The first approach is to fit the data with sparse vector auto-regressive models (VAR). For some applications when the components are ordered, we will further explore the sparsity due to a band structure. Note that we impose sparsity or banding directly on the coefficient matrices in VAR models. Hence, the relevant inference methods and the associated theory are different from those for the estimation of large covariance matrices.

Our second approach is segmentation via transformation. We seek for a contemporaneous linear transformation such that the transformed time series is divided into several sub-vectors, and those sub-vectors are both contemporaneously and serially uncorrelated. Therefore, they can be modelled separately.

The challenges of our proposal are two-fold: First we need to develop the statistical inference methods and the associated theory for identifying the sparse structure and for fitting sparse VAR models with large dimensions. Let p denote the dimension of the time series. We aim to reduce the number of model parameters from the order of the square of p to the order of p, and to develop the valid inference methods when log(p)= o(n). Secondly, we need to identify the linear transformation to identify the latent segmentation structure, i.e. the block-diagonal autocovariance structure when such a structure exists.

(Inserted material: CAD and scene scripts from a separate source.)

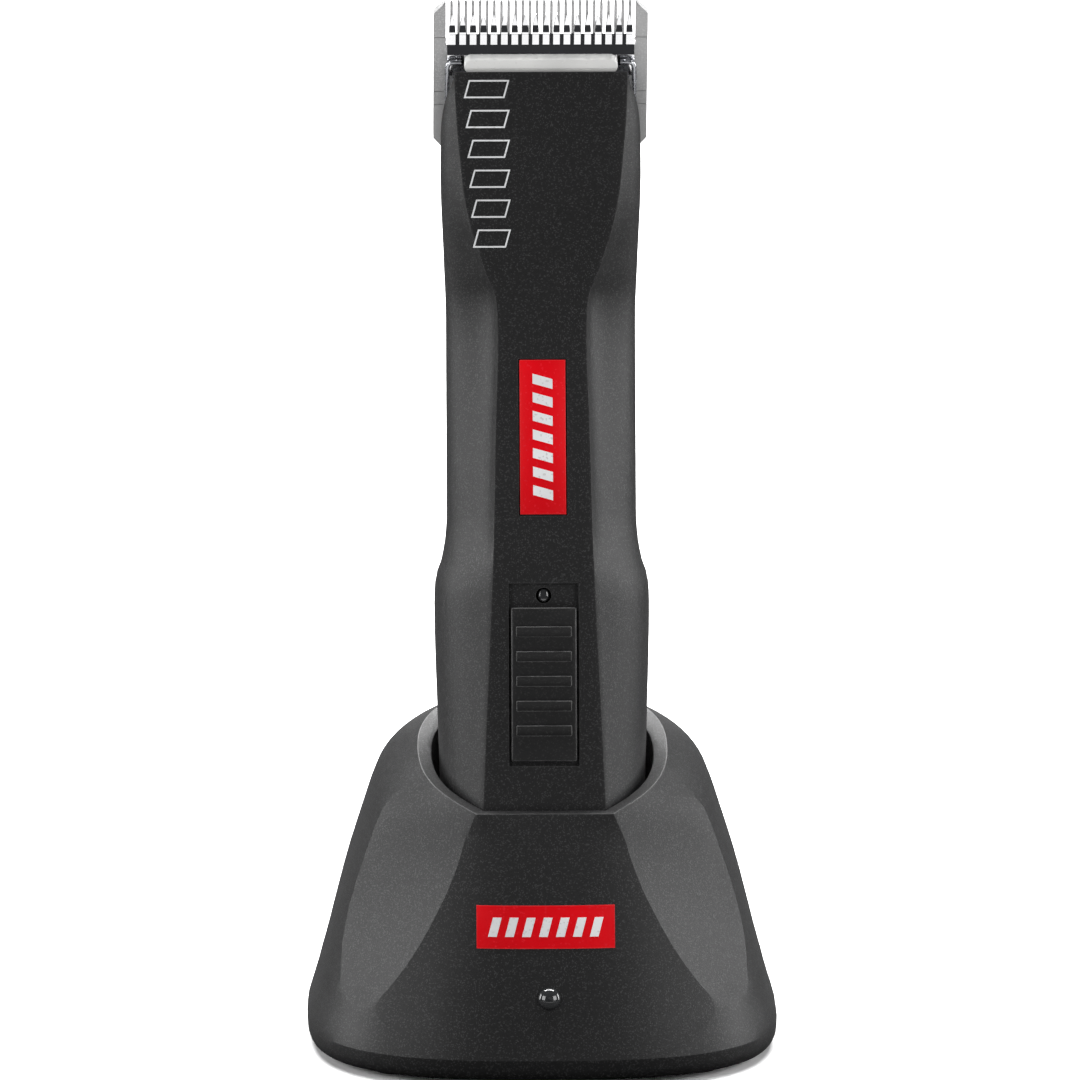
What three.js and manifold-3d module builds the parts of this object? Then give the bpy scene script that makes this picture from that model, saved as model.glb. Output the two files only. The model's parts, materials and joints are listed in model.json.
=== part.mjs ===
// Cordless hair clipper with a detachable blade set, standing in its charging stand.
// Millimetres, +Z up, front towards -Y, origin under the middle of the stand.
import * as THREE from 'three';
import { mergeVertices } from 'three/addons/utils/BufferGeometryUtils.js';
import Module from 'manifold-3d';

const wasm = await Module();
wasm.setup();

// ---------------------------------------------------------------- driving sizes
const gap = 0.3;                 // clearance between pieces that touch or slide
const slideGap = 0.5;            // clearance round a sliding plug-in piece

const standHalfWidth = 54.7;     // widest half width of the stand, just above its foot
const standHalfDepth = 54.9;
const standWall = 2.6;
const rimFrontHeight = 60;       // height of the front edge of the socket rim
const rimTilt = 19;              // degrees, rim rises to the back
const rimWidth = 3.4;            // flat land round the socket
const socketSideGap = 1.6;       // play beside the grip, at the sides
const socketGap = 0.9;           // play in front and behind
const socketWall = 2.2;
const shellBottom = 1.2;         // edge of the shell above the table
const footHeight = 1.4;
const basePlateThickness = 2.6;

const clipperLength = 212;       // comb tips to battery cap, along the clipper axis
const lean = 12;                 // degrees the clipper leans back in its stand
const seatHeight = 32;           // height of the middle of the battery cap's underside
const seatDepth = -15.8;
const gripHalfWidth = 24.95;     // widest, at the swell
const waistHalfWidth = 22.0;
const headHalfWidth = 23.2;
const housingWall = 2.2;
const motorRadius = 12.5;
const motorLength = 50;
const motorRoomFront = 2.5;      // between the motor and the housing, in front and behind
const motorRoomBack = 2.8;
const waistFacetDepth = motorRadius + motorRoomFront + housingWall;
const waistBackDepth = motorRadius + motorRoomBack + housingWall;
const facetDepth = 21;           // front facet ahead of the clipper axis, at the grip
const backDepth = 21;
const seamDepth = 1;             // plane between front and rear housing
const capHeight = 22;            // battery cap below the housing

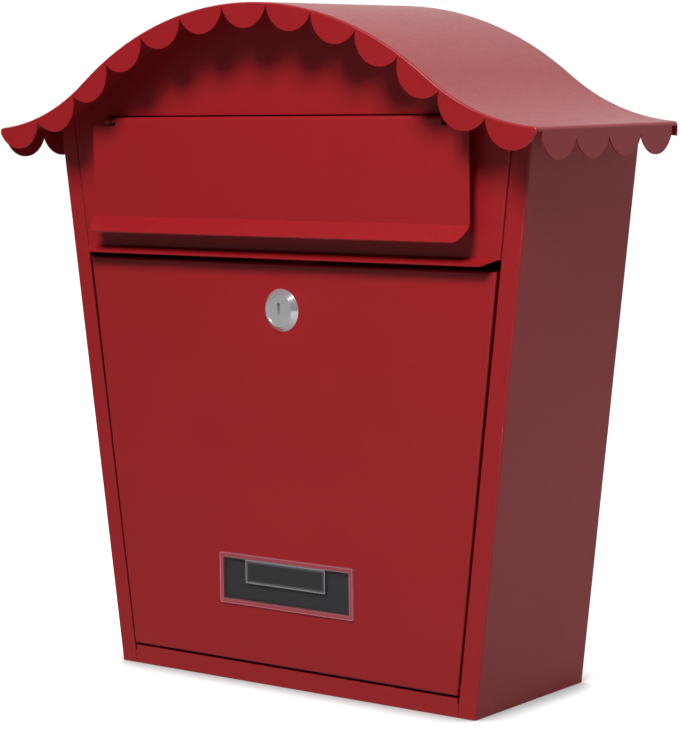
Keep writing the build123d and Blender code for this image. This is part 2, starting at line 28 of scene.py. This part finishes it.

High-dimensional data analysis (i.e. 'big data') is one of the most vibrant research areas in statistics in the last decade. Most work to date concentrates on linear regression with a large number of candidate regressors (i.e. the so-called 'large p small n' paradigm). Another stream of the research is on the inference of large covariance matrices. Though bearing a similar banner, the problems addressed in the proposal are different, as we deal with high-dimensional time series and we need to estimate large transformation or coefficient matrices that are not positive semi-definite. We aim for simple and effective inference methods so that they can be implemented with ordinary PCs for the data of dimensions in the order of thousands.

Planned Impact

The proposed research is on the modelling of vast time series data which has direct or indirect impact in various applications. Broadly, the impact can reach two main kinds of non-academic audience.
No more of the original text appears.